The young women are in the U.S. for the inaugural FIRST Global Challenge, in which teams of young women and men from around the world showcase robots they created. The three-day competition kicks off Sunday at Washington's DAR Constitution Hall.
The team arrived at Dulles to a crowd of supporters, as well as the U.S. State Department's acting assistant secretary for south and central Asian affairs, Alice Wells; and Afghanistan's ambassador to the U.S., Hamdullah Mohib.
"The plane just landed," Mohib tweeted at 12:13 a.m. "The girls will be out soon to begin their journey through D.C. in a few minutes."

The plane just landed. The girls will be out soon to begin their journey through D.C. in a few minutes. https://t.co/0cO6xuT8pP

— Hamdullah Mohib (@hmohib) July 15, 2017

The Afghan embassy also tweeted photos of the team's supporters awaiting their arrival at Dulles.

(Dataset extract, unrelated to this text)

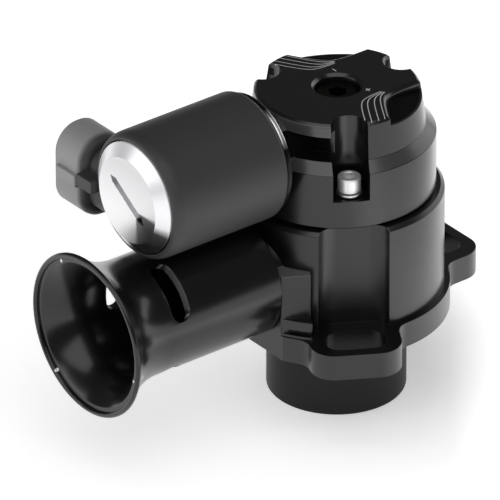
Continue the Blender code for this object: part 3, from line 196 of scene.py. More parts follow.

The crowd is waiting to welcome the Afghan Robotic Team! #FGC2017 pic.twitter.com/QVUw8codwA

— Afghan Embassy DC (@Embassy_of_AFG) July 15, 2017

Amb @hmohib is waiting w/South and Central Asian Affairs acting Assistant Secretary, Amb Alice Wells, for our #FGC2017 team @Dulles_Airport pic.twitter.com/ninvSJPwcr

— Afghan Embassy DC (@Embassy_of_AFG) July 15, 2017

An Afghan angel waiting all night for her #FGC2017 team to arrive, dreaming of competing with them next year! pic.twitter.com/X3eiXR4fZy

— Afghan Embassy DC (@Embassy_of_AFG) July 15, 2017

The six girls from western Afghanistan's Herat region had twice been denied visas to enter the country by the U.S. State Department, although the reason was never publicly disclosed. Still, many critics pointed to Trump's travel ban executive order and his administration's policies, which some perceive as hostile to some foreigners, for the girls' denial of entry.
On Wednesday, a senior administration official told ABC News that President Trump had intervened on the girls’ behalf to allow them to compete.

"The State Department worked incredibly well with the Department of Homeland Security to ensure that this case was reviewed and handled appropriately," Dina Powell, deputy national security adviser for strategy, said in a statement following the president's intervention. "We could not be prouder of this delegation of young women who are also scientists; they represent the best of the Afghan people and embody the promise that their aspirations can be fulfilled. They are future leaders of Afghanistan and strong ambassadors for their country."